Street, Every Day Use
Everyday use motorcycle pant material is dominated by Jay Leno’s favorite material: denim. However, unlike his wardrobe, the denim that’s used for motorcycle pants is far stronger than his shirts and often features interwoven Kevlar and stronger denim fibers to ensure that even if you go down, you won’t likely need a skin graft.
Sport and race pants are pretty similar, as they both feature Kevlar, denim, and textile materials to ensure the maximum amount of protection when riding extremely fast. The only real difference is that race-spec pants are often integrated into the jacket to form a full-body suit, rather than a single piece of protective clothing.
Finding Your Fit
Just as you’d select a new pair of pants for your everyday use, you’ll want to select your motorcycle pants similarly by getting two key measurements and then making sure that your normal size lines up with the manufacturer’s specifications.
Step 1: Find Your Waist Size
This is pretty easy, as you already have pants! At least I hope you already have pants. Do you have pants? Are you wearing said pants? Oh god…
…We’ll just gloss over that and just say that you have pants.
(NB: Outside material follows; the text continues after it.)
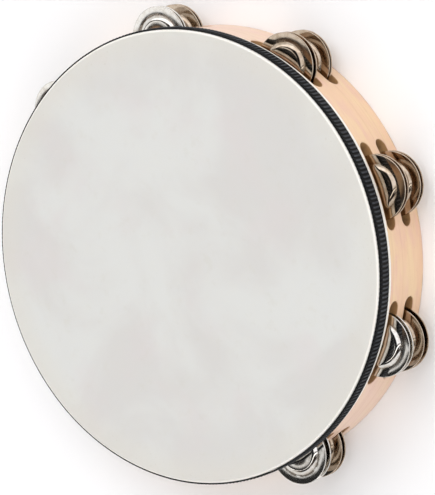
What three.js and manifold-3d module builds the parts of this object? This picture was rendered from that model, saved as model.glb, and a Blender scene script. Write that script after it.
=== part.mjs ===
import * as THREE from 'three';
import { mergeVertices } from 'three/addons/utils/BufferGeometryUtils.js';
import Module from 'manifold-3d';

// A tambourine with two rows of paired jingles, in millimetres.
// It lies on its open rim: the hoop's axis is +Z, z = 0 is the rim's plane and the head is on top.

const wasm = await Module();
wasm.setup();

// The bentwood hoop.
const HOOP_RADIUS = 127;
const HOOP_WALL = 6;
const EDGE_BEVEL = 0.8;

// The stack of bands up the hoop's wall, from the open rim to the head. The slots lie between them.
const RIM_BAND = 9;
const ROW_WEB = 7.2;
const HEAD_BAND = 2.1;
const SKIRT_DEPTH = 12.6;

// The skin, stretched over the hoop and folded down outside it, and the braid that covers the fold.
// The braid's upper edge stays below the head, and the skin's edge shows below the braid.
const SKIN = 0.5;
const SHOULDER_RADIUS = 1.6;
const BRAID_THICKNESS = 1;
const BRAID_DROP = 0.7;
const SKIRT_SHOWING = 2.8;

// A jingle: a pressed disc with a flat-topped boss and a loose hole for its pin.
const JINGLE_RADIUS = 18;
const BOSS_RADIUS = 12.6;
const CROWN_RADIUS = 9.4;
const CROWN_RISE = 1.6;
const JINGLE_SHEET = 0.8;
const JINGLE_HOLE_PLAY = 1;

// Where the jingles sit: the spaces round the hoop, all of them stations but the one left plain as the grip,
// the free length past a jingle at each end of its slot, and the play that a slot leaves a pair along the pin.
const SPACES = 9;
const STATIONS = SPACES - 1;
const GRIP_ANGLE = THREE.MathUtils.degToRad(305);
const SLOT_END_ROOM = 7;
const PAIR_PLAY = 4.4;

// How far each pair stands open, as a share of its play: [rim row, head row], station by station.
const PAIR_OPENINGS = [
  [0.58, 0.9],
  [0.88, 0.62],
  [0.46, 0.46],
  [0.28, 0.64],
  [0.34, 0.34],
  [0.54, 0.42],
  [0.38, 0.6],
  [0.68, 0.32],
];

// The pins, one for both rows of a station, driven in from the open rim.
const PIN_RADIUS = 1.1;
const PIN_HEAD_RADIUS = 1.9;
const PIN_HEAD_HEIGHT = 1;
const PIN_HEAD_SINK = 0.3;
const PIN_BITE = 5;
const PIN_POINT = 2.4;

// The gap between two pieces that touch.
const FIT_GAP = 0.2;

// Facets round the hoop, a jingle and a pin, and the steps of a rounded edge and of a slot's end.
const HOOP_FACETS = 72;
const JINGLE_FACETS = 16;
const PIN_FACETS = 12;
const EDGE_STEPS = 3;
const SLOT_END_STEPS = 3;

// Worked out from the sizes above.
const hoopInner = HOOP_RADIUS - HOOP_WALL;
const pinCircle = HOOP_RADIUS - HOOP_WALL / 2;
const jingleHeight = CROWN_RISE + JINGLE_SHEET;
const slotHeight = 2 * jingleHeight + PAIR_PLAY;
const slotHalfLength = JINGLE_RADIUS + SLOT_END_ROOM;
const rowCentres = {
  rim: RIM_BAND + slotHeight / 2,
  head: RIM_BAND + slotHeight + ROW_WEB + slotHeight / 2,
};
const slotsTop = rowCentres.head + slotHeight / 2;
const hoopHeight = slotsTop + HEAD_BAND + SKIRT_DEPTH;
const pinTip = slotsTop + PIN_BITE;
const skinInner = HOOP_RADIUS + FIT_GAP;
const skinOuter = skinInner + SKIN;
const headTop = hoopHeight + FIT_GAP + SKIN;
const skirtBottom = hoopHeight - SKIRT_DEPTH;
const hang = new THREE.Vector3(JINGLE_HOLE_PLAY - FIT_GAP, 0, 0);

const UP = new THREE.Vector3(0, 0, 1);

const materials = {
  maple: new THREE.MeshStandardMaterial({ color: 0xefcba4, roughness: 0.45, metalness: 0 }),
  skin: new THREE.MeshStandardMaterial({ color: 0xdedcd7, roughness: 0.6, metalness: 0 }),
  braid: new THREE.MeshStandardMaterial({ color: 0x16191d, roughness: 0.85, metalness: 0 }),
  nickel: new THREE.MeshStandardMaterial({ color: 0xd8d6d2, roughness: 0.12, metalness: 1 }),
  steel: new THREE.MeshStandardMaterial({ color: 0x9c9a96, roughness: 0.35, metalness: 1 }),
};

// A quarter round of the given radius, from the angle `from`, as profile points.
function quarterRound(centreRadius, centreHeight, radius, from) {
  const points = [];
  for (let step = 0; step <= EDGE_STEPS; step += 1) {
    const angle = from + (Math.PI / 2) * (step / EDGE_STEPS);
    points.push([centreRadius + radius * Math.cos(angle), centreHeight + radius * Math.sin(angle)]);
  }
  return points;
}

// A profile of [radius, height] points turned about +Z. The points run anticlockwise.
function turned(profile, facets) {
  const points = profile.map(([radius, height]) => new THREE.Vector2(radius, height));
  return new THREE.LatheGeometry(points, facets).rotateX(Math.PI / 2);
}

// A closed geometry as a solid that can be cut.
function toSolid(geometry) {
  const bare = geometry.clone();
  bare.deleteAttribute('normal');
  bare.deleteAttribute('uv');
  const merged = mergeVertices(bare);
  return new wasm.Manifold(new wasm.Mesh({
    numProp: 3,
    vertProperties: new Float32Array(merged.attributes.position.array),
    triVerts: new Uint32Array(merged.index.array),
  }));
}

function toGeometry(solid) {
  const mesh = solid.getMesh();
  const geometry = new THREE.BufferGeometry();
  geometry.setAttribute('position', new THREE.BufferAttribute(mesh.vertProperties, 3));
  geometry.setIndex(new THREE.BufferAttribute(mesh.triVerts, 1));
  geometry.computeVertexNormals();
  return geometry;
}

// The round-ended cutter of one slot, at the station on +X.
function slotCutter(centreHeight) {
  const half = slotHeight / 2;
  const reach = slotHalfLength - half;
  const outline = new THREE.Shape();
  outline.absarc(reach, 0, half, -Math.PI / 2, Math.PI / 2, false);
  outline.absarc(-reach, 0, half, Math.PI / 2, 1.5 * Math.PI, false);
  const cutter = new THREE.ExtrudeGeometry(outline, {
    depth: HOOP_RADIUS,
    bevelEnabled: false,
    curveSegments: SLOT_END_STEPS,
  });
  const along = new THREE.Vector3(0, 1, 0);
  const outward = new THREE.Vector3(1, 0, 0);
  cutter.applyMatrix4(new THREE.Matrix4().makeBasis(along, UP, outward));
  return cutter.translate(HOOP_RADIUS / 2, 0, centreHeight);
}

// A round hole up from below the rim, at the station on +X, that ends at the height `top`.
function pinHoleCutter(radius, top) {
  const below = PIN_HEAD_HEIGHT;
  const cutter = new THREE.CylinderGeometry(radius, radius, top + below, PIN_FACETS);
  return cutter.rotateX(Math.PI / 2).translate(pinCircle, 0, (top - below) / 2);
}

function hoopGeometry() {
  const woodRound = SHOULDER_RADIUS - SKIN - FIT_GAP;
  let wood = toSolid(turned([
    [hoopInner, EDGE_BEVEL],
    [hoopInner + EDGE_BEVEL, 0],
    [HOOP_RADIUS - EDGE_BEVEL, 0],
    [HOOP_RADIUS, EDGE_BEVEL],
    ...quarterRound(HOOP_RADIUS - woodRound, hoopHeight - woodRound, woodRound, 0),
    [hoopInner + EDGE_BEVEL, hoopHeight],
    [hoopInner, hoopHeight - EDGE_BEVEL],
    [hoopInner, EDGE_BEVEL],
  ], HOOP_FACETS));
  const cutters = [
    slotCutter(rowCentres.rim),
    slotCutter(rowCentres.head),
    pinHoleCutter(PIN_RADIUS + FIT_GAP, pinTip + FIT_GAP),
    pinHoleCutter(PIN_HEAD_RADIUS + FIT_GAP, PIN_HEAD_SINK + PIN_HEAD_HEIGHT + FIT_GAP),
  ];
  for (let station = 0; station < STATIONS; station += 1) {
    for (const cutter of cutters) {
      wood = wood.subtract(toSolid(cutter.clone().rotateZ(stationAngle(station))));
    }
  }
  return toGeometry(wood);
}

function headGeometry() {
  const innerRound = SHOULDER_RADIUS - SKIN;
  const outside = quarterRound(skinOuter - SHOULDER_RADIUS, headTop - SHOULDER_RADIUS, SHOULDER_RADIUS, 0);
  const inside = quarterRound(skinInner - innerRound, headTop - SHOULDER_RADIUS, innerRound, 0);
  return turned([
    [0, headTop - SKIN],
    ...inside.reverse(),
    [skinInner, skirtBottom],
    [skinOuter, skirtBottom],
    ...outside,
    [0, headTop],
  ], HOOP_FACETS);
}

function braidGeometry() {
  const inner = skinOuter + FIT_GAP;
  const outer = inner + BRAID_THICKNESS;
  const bottom = skirtBottom + SKIRT_SHOWING;
  const top = headTop - BRAID_DROP;
  return turned([[inner, bottom], [outer, bottom], [outer, top], [inner, top], [inner, bottom]], HOOP_FACETS);
}

// A jingle with its flange's inner face on z = 0 and its boss rising along +Z.
function jingleGeometry() {
  const bossSlope = Math.atan2(CROWN_RISE, BOSS_RADIUS - CROWN_RADIUS);
  const bend = JINGLE_SHEET * Math.tan(bossSlope / 2);
  const hole = PIN_RADIUS + JINGLE_HOLE_PLAY;
  return turned([
    [hole, CROWN_RISE],
    [CROWN_RADIUS - bend, CROWN_RISE],
    [BOSS_RADIUS - bend, 0],
    [JINGLE_RADIUS, 0],
    [JINGLE_RADIUS, JINGLE_SHEET],
    [BOSS_RADIUS, JINGLE_SHEET],
    [CROWN_RADIUS, jingleHeight],
    [hole, jingleHeight],
    [hole, CROWN_RISE],
  ], JINGLE_FACETS);
}

function pinGeometry() {
  const headBottom = PIN_HEAD_SINK;
  const neck = headBottom + PIN_HEAD_HEIGHT;
  return turned([
    [0, headBottom],
    [PIN_HEAD_RADIUS, headBottom],
    [PIN_HEAD_RADIUS, neck],
    [PIN_RADIUS, neck],
    [PIN_RADIUS, pinTip - PIN_POINT],
    [0, pinTip],
  ], PIN_FACETS);
}

// Where a station stands, counted anticlockwise from the grip.
function stationAngle(station) {
  return GRIP_ANGLE + (2 * Math.PI * (station + 1)) / SPACES;
}

function piece(name, geometry, material) {
  const mesh = new THREE.Mesh(geometry, material);
  mesh.name = name;
  return mesh;
}

// The two jingles of one row at one station, flange to flange with their bosses outward.
// Every pair hangs from its pin by the far side of its holes, along +X, as on a drum that stands on its edge.
function jinglePair(station, row, opening, geometry) {
  const pair = new THREE.Group();
  const lower = piece(`jingle_${station + 1}_${row}_lower`, geometry, materials.nickel);
  const upper = piece(`jingle_${station + 1}_${row}_upper`, geometry, materials.nickel);
  lower.rotation.x = Math.PI;
  lower.position.z = -opening / 2;
  upper.position.z = opening / 2;
  pair.add(lower, upper);
  pair.position.copy(hang).applyAxisAngle(UP, -stationAngle(station));
  pair.position.z = rowCentres[row];
  return pair;
}

const group = new THREE.Group();
group.add(piece('hoop', hoopGeometry(), materials.maple));
group.add(piece('drum_head', headGeometry(), materials.skin));
group.add(piece('head_braid', braidGeometry(), materials.braid));

const jingle = jingleGeometry();
const pin = pinGeometry();
PAIR_OPENINGS.forEach(([rimShare, headShare], station) => {
  const place = new THREE.Group();
  place.position.set(pinCircle, 0, 0);
  place.add(piece(`jingle_pin_${station + 1}`, pin, materials.steel));
  place.add(jinglePair(station, 'rim', rimShare * PAIR_PLAY, jingle));
  place.add(jinglePair(station, 'head', headShare * PAIR_PLAY, jingle));
  const spoke = new THREE.Group();
  spoke.rotation.z = stationAngle(station);
  spoke.add(place);
  group.add(spoke);
});

export default group;
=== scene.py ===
"""A tambourine: bentwood hoop, stretched head, ribbed braid and two rows of paired jingles on pins."""
import math
import random

import bmesh
import bpy
import numpy as np
from mathutils import Matrix, Vector


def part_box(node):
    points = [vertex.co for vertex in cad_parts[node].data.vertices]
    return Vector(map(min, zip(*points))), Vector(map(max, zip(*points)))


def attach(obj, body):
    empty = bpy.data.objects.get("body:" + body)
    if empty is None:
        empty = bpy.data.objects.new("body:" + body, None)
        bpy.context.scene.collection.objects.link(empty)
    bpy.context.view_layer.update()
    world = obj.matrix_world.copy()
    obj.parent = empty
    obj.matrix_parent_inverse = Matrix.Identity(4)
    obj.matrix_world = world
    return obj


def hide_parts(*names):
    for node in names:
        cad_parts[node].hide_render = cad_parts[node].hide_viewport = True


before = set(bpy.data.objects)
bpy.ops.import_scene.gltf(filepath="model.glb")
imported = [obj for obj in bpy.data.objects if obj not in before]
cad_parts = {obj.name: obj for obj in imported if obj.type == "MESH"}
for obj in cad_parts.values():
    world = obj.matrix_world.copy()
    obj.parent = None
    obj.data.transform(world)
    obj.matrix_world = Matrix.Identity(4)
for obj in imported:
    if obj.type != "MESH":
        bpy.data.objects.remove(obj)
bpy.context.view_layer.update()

rng = random.Random(7)
noise_rng = np.random.default_rng(11)
MM = 0.001

# Sizes that the boxes of the CAD nodes don't give.
SLOT_HEIGHT = 9.2 * MM
SLOT_LENGTH = 50 * MM
SLOT_EASE = 0.45 * MM
RIM_ROUND = 1.1 * MM
TOP_ROUND = 0.9 * MM
SKIN = 0.5 * MM
SHOULDER_RADIUS = 1.6 * MM
JINGLE_RADIUS = 18 * MM
SHEET = 0.8 * MM
BOSS_RADIUS = 12.6 * MM
JINGLE_HOLE = 2.1 * MM
WALL_TOP_RADIUS = 10.9 * MM
SHOULDER_PRESS = 4.5 * MM
FOOT_PRESS = 0.6 * MM
DISH = 0.14 * MM
PIN_RADIUS = 1.1 * MM
PIN_HEAD_RADIUS = 1.9 * MM
PIN_HEAD_HEIGHT = 1 * MM
PIN_POINT = 2.4 * MM
FIT_GAP = 0.2 * MM
PIN_HEAD_ROUND = 0.3 * MM
RIB_PITCH = 2.4 * MM
BRAID_SCALLOP = 0.12 * MM
HEM_DEPTH = 3 * MM
HEM_WAVE = 0.22 * MM

# Where the hoop's glue joint is, and how far it leans over the hoop's height, in radians.
GLUE_JOINT = math.radians(205)
GLUE_JOINT_SLANT = 0.27

# The stations whose jingles all take the browner plate: partly tarnish, partly painted brown
# reflection.
BROWNER_STATIONS = (3, 4, 7)

# How finely each mesh is divided.
HEAD_SEGMENTS = 432
HEAD_RINGS = 26
SKIRT_ROWS = 4
SHOULDER_STEPS = 10
SHOULDER_INNER_STEPS = 6
LIP_STEPS = 4
JINGLE_SEGMENTS = 128
PRESS_STEPS = 12
TIP_STEPS = 8
PIN_SEGMENTS = 32
RIB_COLUMNS = 10
BRAID_ROWS = 21
ARC_STEPS = 8
STRAIGHT_STEPS = 26
SOLID_STEPS = 9
EDGE_STEPS = 4
FLAT_STEPS = 4
BAND_STEPS = (6, 6, 9)

# Places and sizes that follow from the frame.
STATIONS = sum(name.startswith("jingle_pin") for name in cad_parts)
SIDES = ("lower", "upper")
ROWS = ("rim", "head")
hoop_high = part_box("hoop")[1]
HOOP_RADIUS = hoop_high.x
HOOP_HEIGHT = hoop_high.z
head_low, head_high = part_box("drum_head")
braid_low, braid_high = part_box("head_braid")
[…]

Grab them and check the waist size, which is the first number in a series that looks like “34x32” for most male-designed pants. All you really need to do is match up your waist size with the motorcycle pants’ waist size and you’re golden.
Women’s pants, however, will often have just a single number that varies from manufacturer to manufacturer and makes sizing incredibly difficult. Seriously, it’s dumb. Thankfully for women riders, most motorcycle pant manufacturers offer actual waist size charts measured in inches, so you’ll need to break out the garment tape measure and check your size compared to the provided charts. That said, a lot of the same BS sizing for inseams is still there. Sorry, ladies.
Step 2: Find Your Inseam
Again, dudes, you’ve got it easy. That same number series in your pants has your inseam, it’s just the second number this time.
Women, you’re sorta stuck with whatever inseam comes with your waist size, as most manufacturers don’t offer the size variation that men’s motorcycle pants have. It’s trash, I know, and I’m sorry.
Step 3: Check for Size Irregularities
Both men and women, however, will find that some manufacturers’ sizes don’t quite line up with your normal size. For that, I always check forums and reviews to see if pants fit small, loose, or large. It’s a quick check and makes it way easier to ensure everything fits the right way.
Step 4: Check Fit Before You Ride
Last, but not least, try them on after you get them. Either try the pants on in the store or right after they arrive in your mailbox, as you don’t want ill-fitting pants when you go out on your first ride. Not only will they be potentially uncomfortable, but they could also be dangerous or not as protective as a set of good-fitting motorcycle pants.
Hopefully, this guide helped! Stay safe, and enjoy the ride, folks!